Qu’est-ce qui est pire du point de vue de la décence ? Une femme qui allaite et dont on aperçoit un bout de mamelon ou une femme aux seins gigantesques pigeonnants au max, qui débordent de leur soutien-gorge, mais dont on ne voit pas le début d’une aréole ?

Autre question : qu’est-ce qui est le plus osé ? Une femme en bikini qui baisse lascivement sa culotte avec ses doigts pour découvrir pratiquement entièrement un mont de vénus épilé ? Ou deux jeunes filles en bikinis normaux, dont on aperçoit toutefois quelques poils parce qu’apparemment elles ne sont pas passées par le laser ou la cire et vous savez des fois les poils, ça dépasse…

J’en ai une autre encore.

Qu’est-ce qui vous choque le plus au point de croire qu’il faudrait peut-être l’interdire sur les réseaux sociaux : une photo d’une fille à la dégaine d’une danseuse à 10 $ qui baisse son pantalon pour montrer ses fesses (avec un string überminimaliste) dans une pose invitant sincèrement à la fornication, ou une photo d’une fille qui dort dans son lit, relax, totalement vêtue, mais où l’on aperçoit deux taches de sang, une sur son pantalon et l’autre sur le drap, indiquant qu’elle a ses règles ?

Eh oui.

Les mamelons allaitants ont été censurés, les poils ont été censurés et le sang a été censuré. Mais toutes les autres photos, incluant celles remplies de seins et de fesses pratiquement nus, de lèvres siliconées, de bouches ouvertes invitant à la fellation et tout ce que vous voulez d’images et de messages sexuels codés plus ou moins subtilement et flirtant constamment avec les frontières de la pornographie, elles, sont totalement tolérées.

Le test, apparemment, entre ce qui est acceptable ou ne l’est pas, c’est : qu’est-ce qui est tolérable pour un boy, un « mononcle » hétéro, sachant que les photos ne peuvent pas être pornos ?

Alors, le filtre démarre et c’est dans le regard de ce personnage alpha qu’on sépare le publiable de ce qui ne l’est pas.

Un sein de mère ? Vous voulez dire un sein pas bronzé, pas huilé, pas mis en valeur par un soutien-gorge bien pigeonnant ? Hummmm. Non. Un décolleté rebondissant de pitoune 36 DD dans sa camisole de sport mouillée ? Ouiiiii !

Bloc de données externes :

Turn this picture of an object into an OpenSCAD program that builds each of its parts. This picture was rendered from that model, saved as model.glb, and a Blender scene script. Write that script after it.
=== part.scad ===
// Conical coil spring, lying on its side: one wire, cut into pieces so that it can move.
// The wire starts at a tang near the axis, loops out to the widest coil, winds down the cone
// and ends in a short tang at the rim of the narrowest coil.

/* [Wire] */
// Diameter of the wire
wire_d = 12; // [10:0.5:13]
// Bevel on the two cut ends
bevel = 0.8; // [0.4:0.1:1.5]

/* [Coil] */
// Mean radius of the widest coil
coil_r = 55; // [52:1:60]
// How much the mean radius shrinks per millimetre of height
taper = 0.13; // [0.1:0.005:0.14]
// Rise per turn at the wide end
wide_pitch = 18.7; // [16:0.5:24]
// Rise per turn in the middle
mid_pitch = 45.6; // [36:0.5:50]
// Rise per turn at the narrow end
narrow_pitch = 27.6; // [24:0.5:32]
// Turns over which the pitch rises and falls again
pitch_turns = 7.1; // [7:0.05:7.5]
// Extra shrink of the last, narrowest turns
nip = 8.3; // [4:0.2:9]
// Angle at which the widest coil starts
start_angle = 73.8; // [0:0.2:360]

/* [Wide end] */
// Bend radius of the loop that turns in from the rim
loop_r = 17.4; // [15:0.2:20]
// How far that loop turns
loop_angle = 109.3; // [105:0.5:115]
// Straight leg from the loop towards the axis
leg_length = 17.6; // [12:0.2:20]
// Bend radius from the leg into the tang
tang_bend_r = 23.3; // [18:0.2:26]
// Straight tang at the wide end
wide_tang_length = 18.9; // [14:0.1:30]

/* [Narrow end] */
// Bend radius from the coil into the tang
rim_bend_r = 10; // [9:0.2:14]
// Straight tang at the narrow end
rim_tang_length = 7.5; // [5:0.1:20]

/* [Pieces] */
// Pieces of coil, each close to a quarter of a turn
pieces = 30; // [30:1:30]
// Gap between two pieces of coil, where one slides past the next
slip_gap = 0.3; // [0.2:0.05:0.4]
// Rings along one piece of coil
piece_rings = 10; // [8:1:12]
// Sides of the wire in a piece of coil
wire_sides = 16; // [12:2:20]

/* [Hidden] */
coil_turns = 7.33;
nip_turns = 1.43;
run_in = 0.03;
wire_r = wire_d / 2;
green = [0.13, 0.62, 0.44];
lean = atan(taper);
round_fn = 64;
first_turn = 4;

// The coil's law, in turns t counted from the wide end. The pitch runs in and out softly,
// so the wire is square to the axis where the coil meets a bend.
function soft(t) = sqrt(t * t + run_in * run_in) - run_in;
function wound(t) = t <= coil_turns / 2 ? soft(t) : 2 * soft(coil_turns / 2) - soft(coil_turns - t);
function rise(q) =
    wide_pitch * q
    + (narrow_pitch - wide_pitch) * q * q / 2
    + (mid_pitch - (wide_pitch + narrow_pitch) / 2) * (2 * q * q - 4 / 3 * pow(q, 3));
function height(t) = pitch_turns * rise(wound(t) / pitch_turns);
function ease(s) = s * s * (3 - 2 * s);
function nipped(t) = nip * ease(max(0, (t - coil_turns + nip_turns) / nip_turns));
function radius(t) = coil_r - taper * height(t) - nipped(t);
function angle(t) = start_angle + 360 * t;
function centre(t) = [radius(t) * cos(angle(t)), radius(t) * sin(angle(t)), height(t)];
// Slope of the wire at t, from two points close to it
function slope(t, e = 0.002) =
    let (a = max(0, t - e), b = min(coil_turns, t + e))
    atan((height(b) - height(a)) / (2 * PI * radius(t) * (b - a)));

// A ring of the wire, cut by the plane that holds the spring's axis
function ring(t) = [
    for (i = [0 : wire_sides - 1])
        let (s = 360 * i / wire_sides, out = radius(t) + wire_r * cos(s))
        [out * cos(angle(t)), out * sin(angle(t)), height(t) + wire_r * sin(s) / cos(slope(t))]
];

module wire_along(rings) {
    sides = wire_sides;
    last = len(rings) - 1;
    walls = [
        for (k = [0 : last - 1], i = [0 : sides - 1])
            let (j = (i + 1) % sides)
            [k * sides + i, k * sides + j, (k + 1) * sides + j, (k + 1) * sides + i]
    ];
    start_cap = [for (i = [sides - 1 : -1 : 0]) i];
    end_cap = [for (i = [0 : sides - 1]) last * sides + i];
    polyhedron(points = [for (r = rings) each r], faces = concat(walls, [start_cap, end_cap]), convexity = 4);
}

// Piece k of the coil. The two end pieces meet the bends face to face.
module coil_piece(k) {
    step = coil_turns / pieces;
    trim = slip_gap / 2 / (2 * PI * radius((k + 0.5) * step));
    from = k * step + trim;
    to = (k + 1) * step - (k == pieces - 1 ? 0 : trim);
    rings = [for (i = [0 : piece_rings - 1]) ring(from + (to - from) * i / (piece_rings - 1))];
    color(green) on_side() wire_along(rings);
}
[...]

Du poil ? Ouach. Non non non.

Une culotte presque trop baissée sur une fille épilée intégralement ? Yesss !

Du sang ? Noooooon, dégueu dégueu dégueu…

Dites-moi où est la logique, car je ne la vois pas.

C’est toujours la même chose.

Sur Facebook comme sur Instagram – j’imagine que sur Snapchat, les censeurs n’ont juste pas le temps de sévir –, les photos interdites et les comptes bloqués le sont non pas parce qu’ils heurtent la décence la plus élémentaire, mais parce qu’ils heurtent la sensibilité d’une norme dont on dirait qu’elle a été déterminée par un comité savamment trié de lecteurs de Summum ou du numéro spécial maillots de bain de Sports Illustrated.

Bien sûr, la plupart des cas auxquels je fais allusion se sont soldés par une admission de bêtise de la part des réseaux sociaux et le déblocage des photos et des comptes visés.

Mais cela n’empêche nullement les censeurs de revenir à la charge. Et chaque fois, il faut que les internautes se mobilisent, hurlent et lancent des mouvements de contestation.

C’est ce que ça a pris pour que les photos de règles de l’artiste Rupi Kaur soient permises sur Instagram et pour que les poils des mannequins du magazine australien Sticks and Stones et de la photographe canadienne Petra Collins soient tolérés…

Et c’est sans parler du mouvement brelfies, né de la censure constante des réseaux sociaux et de la rébellion tout aussi constante de leurs usagers.

Les réseaux sociaux sont formidables parce qu’ils permettent ce genre de réaction spontanée, forte, et ce sont des outils d’expression efficaces pour tous ceux qui n’ont jamais eu accès à de grandes tribunes.

Si une entreprise, en commençant par les réseaux sociaux eux-mêmes, prend une décision sexiste, raciste, homophobe ou tout simplement injuste, on peut le dire haut et fort et c’est tant mieux. On fait avancer les choses.

Mais cette gestion spontanée n’est pas suffisante. Et les réseaux sociaux le savent. Il était temps, par exemple, que Twitter s’intéresse aux discours haineux et racistes et son annonce de jeudi sur la mise en place de mesures de surveillance accrue est une bonne nouvelle.

De la même façon, il faut qu’Instagram, Facebook et compagnie réfléchissent pour que leurs erreurs sexistes ne soient pas commises encore et encore. Combien de photos de femmes allaitant à découvert vont devoir être bloquées pour qu’on arrête cette chasse ? Il faut que les réseaux sociaux apprennent de leurs bourdes.

Bravo aux artistes et aux contestataires qui bousculent les conventions. Bravo aux gestionnaires qui vont commencer à faire comprendre à leurs équipes que le but des règles sur l’équité, le civisme, la décence sur les réseaux sociaux, ce n’est pas de chasser un poil ici ou un mamelon par là, mais de chasser l’inhumain et l’injustice.